>>>

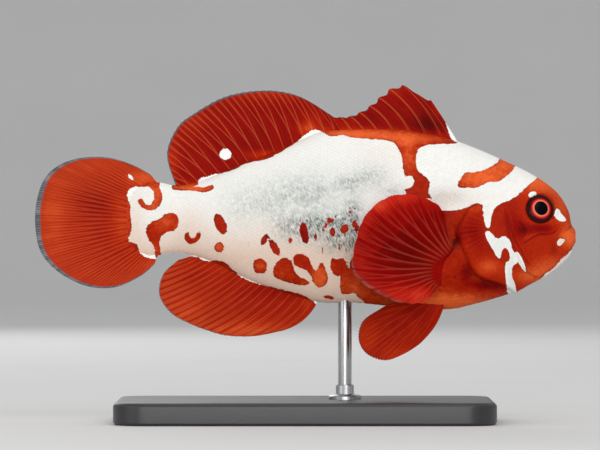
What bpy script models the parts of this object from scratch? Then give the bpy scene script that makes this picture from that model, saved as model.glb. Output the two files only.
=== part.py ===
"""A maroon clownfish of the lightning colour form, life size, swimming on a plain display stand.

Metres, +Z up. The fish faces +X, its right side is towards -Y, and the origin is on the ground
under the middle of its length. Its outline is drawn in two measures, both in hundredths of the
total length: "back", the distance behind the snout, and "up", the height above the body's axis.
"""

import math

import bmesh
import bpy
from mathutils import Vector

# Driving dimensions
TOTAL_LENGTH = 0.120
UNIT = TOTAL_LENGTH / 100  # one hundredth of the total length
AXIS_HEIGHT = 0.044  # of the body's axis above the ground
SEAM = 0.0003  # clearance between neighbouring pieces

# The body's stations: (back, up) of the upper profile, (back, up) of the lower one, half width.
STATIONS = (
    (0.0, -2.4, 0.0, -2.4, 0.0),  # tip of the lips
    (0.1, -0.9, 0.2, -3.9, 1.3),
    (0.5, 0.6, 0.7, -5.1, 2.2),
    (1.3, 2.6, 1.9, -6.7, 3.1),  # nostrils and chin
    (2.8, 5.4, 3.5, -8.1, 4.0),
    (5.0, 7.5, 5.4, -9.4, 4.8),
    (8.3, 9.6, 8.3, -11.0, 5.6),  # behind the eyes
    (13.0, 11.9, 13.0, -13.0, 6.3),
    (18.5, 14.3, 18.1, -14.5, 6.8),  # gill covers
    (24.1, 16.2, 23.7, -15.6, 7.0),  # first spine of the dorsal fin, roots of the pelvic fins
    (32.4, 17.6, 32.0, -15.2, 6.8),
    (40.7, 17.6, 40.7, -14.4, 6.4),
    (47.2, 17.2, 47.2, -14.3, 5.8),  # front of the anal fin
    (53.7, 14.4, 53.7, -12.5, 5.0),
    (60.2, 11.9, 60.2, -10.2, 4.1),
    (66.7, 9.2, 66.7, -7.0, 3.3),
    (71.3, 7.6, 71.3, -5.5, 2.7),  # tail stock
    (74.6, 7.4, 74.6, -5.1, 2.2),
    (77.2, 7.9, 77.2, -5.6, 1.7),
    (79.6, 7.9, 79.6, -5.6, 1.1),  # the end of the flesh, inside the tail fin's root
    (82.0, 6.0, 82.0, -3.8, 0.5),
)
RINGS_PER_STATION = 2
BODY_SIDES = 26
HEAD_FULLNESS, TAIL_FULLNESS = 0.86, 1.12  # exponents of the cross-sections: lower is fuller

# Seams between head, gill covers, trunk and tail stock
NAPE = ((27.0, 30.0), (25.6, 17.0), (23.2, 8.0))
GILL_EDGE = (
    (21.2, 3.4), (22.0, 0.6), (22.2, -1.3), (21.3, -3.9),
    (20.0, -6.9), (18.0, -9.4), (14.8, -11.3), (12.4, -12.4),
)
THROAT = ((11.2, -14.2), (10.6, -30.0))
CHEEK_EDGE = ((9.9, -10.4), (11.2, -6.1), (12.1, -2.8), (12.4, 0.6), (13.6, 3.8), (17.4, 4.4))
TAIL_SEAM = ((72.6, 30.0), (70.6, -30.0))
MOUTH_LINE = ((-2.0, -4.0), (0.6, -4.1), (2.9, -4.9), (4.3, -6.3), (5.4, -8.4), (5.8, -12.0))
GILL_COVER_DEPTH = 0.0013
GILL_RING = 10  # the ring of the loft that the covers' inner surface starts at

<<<
>>>

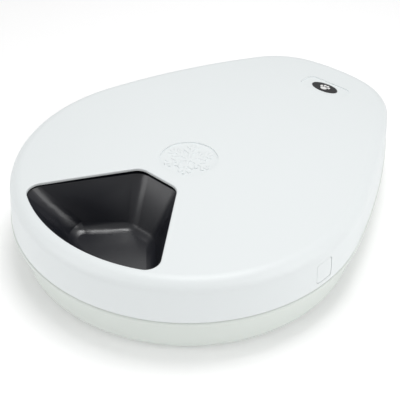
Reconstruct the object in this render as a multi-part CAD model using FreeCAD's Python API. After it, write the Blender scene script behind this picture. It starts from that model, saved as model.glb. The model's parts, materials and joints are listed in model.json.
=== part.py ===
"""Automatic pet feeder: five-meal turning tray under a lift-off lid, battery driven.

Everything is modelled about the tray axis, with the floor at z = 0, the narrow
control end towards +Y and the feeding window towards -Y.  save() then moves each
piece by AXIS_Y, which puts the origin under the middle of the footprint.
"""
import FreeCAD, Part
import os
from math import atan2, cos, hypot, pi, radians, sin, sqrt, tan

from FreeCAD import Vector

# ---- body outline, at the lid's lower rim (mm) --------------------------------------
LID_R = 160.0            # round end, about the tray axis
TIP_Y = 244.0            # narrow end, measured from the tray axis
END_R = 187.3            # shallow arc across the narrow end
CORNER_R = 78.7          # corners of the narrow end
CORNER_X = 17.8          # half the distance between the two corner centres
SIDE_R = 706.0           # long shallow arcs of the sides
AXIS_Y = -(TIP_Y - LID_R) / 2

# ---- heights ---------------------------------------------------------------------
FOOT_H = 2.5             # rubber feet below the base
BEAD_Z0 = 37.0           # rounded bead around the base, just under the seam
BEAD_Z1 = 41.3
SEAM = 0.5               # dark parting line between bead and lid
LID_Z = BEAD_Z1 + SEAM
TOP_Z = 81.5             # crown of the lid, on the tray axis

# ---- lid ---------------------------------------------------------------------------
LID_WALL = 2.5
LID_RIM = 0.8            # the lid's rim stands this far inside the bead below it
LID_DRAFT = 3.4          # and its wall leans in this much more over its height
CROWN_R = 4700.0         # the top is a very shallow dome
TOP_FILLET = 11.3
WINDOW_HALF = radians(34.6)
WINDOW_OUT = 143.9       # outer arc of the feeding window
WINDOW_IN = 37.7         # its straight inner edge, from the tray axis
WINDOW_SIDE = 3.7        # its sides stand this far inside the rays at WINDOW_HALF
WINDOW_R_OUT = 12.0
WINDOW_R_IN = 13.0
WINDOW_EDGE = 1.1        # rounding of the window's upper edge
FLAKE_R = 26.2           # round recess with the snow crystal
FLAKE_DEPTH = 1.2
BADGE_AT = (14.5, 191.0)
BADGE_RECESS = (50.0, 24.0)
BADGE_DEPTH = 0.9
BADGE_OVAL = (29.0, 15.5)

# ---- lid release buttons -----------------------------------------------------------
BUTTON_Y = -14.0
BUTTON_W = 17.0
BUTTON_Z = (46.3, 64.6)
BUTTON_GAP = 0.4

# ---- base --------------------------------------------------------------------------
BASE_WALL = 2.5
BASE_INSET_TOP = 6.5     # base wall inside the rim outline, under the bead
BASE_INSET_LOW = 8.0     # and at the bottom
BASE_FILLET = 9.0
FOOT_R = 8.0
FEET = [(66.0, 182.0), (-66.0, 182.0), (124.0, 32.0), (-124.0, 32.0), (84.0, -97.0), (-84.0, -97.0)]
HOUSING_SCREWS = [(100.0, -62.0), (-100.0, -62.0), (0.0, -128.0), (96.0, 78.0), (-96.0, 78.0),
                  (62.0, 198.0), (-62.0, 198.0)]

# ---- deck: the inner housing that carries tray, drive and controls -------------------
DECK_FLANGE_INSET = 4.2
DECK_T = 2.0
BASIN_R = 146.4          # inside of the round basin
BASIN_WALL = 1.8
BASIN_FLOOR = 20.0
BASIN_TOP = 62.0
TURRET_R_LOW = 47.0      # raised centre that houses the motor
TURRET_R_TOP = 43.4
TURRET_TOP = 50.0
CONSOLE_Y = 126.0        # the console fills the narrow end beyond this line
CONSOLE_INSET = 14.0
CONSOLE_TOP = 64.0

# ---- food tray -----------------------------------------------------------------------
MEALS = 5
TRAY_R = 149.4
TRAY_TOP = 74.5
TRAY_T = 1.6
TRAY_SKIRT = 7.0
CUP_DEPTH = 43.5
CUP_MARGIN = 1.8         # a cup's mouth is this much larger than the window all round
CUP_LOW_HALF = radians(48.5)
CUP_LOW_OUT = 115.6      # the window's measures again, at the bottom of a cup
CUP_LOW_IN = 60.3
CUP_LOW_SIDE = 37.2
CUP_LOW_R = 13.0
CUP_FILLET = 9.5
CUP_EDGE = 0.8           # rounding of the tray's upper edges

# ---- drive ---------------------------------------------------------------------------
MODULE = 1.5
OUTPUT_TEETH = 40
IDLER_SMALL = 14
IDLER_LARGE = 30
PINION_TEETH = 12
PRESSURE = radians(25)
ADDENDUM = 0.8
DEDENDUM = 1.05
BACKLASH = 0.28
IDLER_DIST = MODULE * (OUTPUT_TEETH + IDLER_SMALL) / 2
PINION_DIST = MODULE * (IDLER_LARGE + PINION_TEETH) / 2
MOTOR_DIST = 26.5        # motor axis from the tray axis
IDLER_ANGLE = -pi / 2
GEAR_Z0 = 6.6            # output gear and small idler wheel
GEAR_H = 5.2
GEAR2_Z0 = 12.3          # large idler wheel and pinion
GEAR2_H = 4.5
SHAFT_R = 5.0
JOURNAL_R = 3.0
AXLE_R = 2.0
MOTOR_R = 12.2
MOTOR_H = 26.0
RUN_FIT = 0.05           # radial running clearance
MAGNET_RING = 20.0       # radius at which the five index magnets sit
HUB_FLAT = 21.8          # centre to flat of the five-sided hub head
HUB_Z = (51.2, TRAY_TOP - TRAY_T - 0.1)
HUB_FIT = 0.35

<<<

=== Task goal ===
Output, from the data above, the lines from the line with "Reconstruct the object" to the line with "from FreeCAD import Vector" exactly as they stand, both ends included and nothing else.

=== Finished exercise ===
Reconstruct the object in this render as a multi-part CAD model using FreeCAD's Python API. After it, write the Blender scene script behind this picture. It starts from that model, saved as model.glb. The model's parts, materials and joints are listed in model.json.
=== part.py ===
"""Automatic pet feeder: five-meal turning tray under a lift-off lid, battery driven.

Everything is modelled about the tray axis, with the floor at z = 0, the narrow
control end towards +Y and the feeding window towards -Y.  save() then moves each
piece by AXIS_Y, which puts the origin under the middle of the footprint.
"""
import FreeCAD, Part
import os
from math import atan2, cos, hypot, pi, radians, sin, sqrt, tan

from FreeCAD import Vector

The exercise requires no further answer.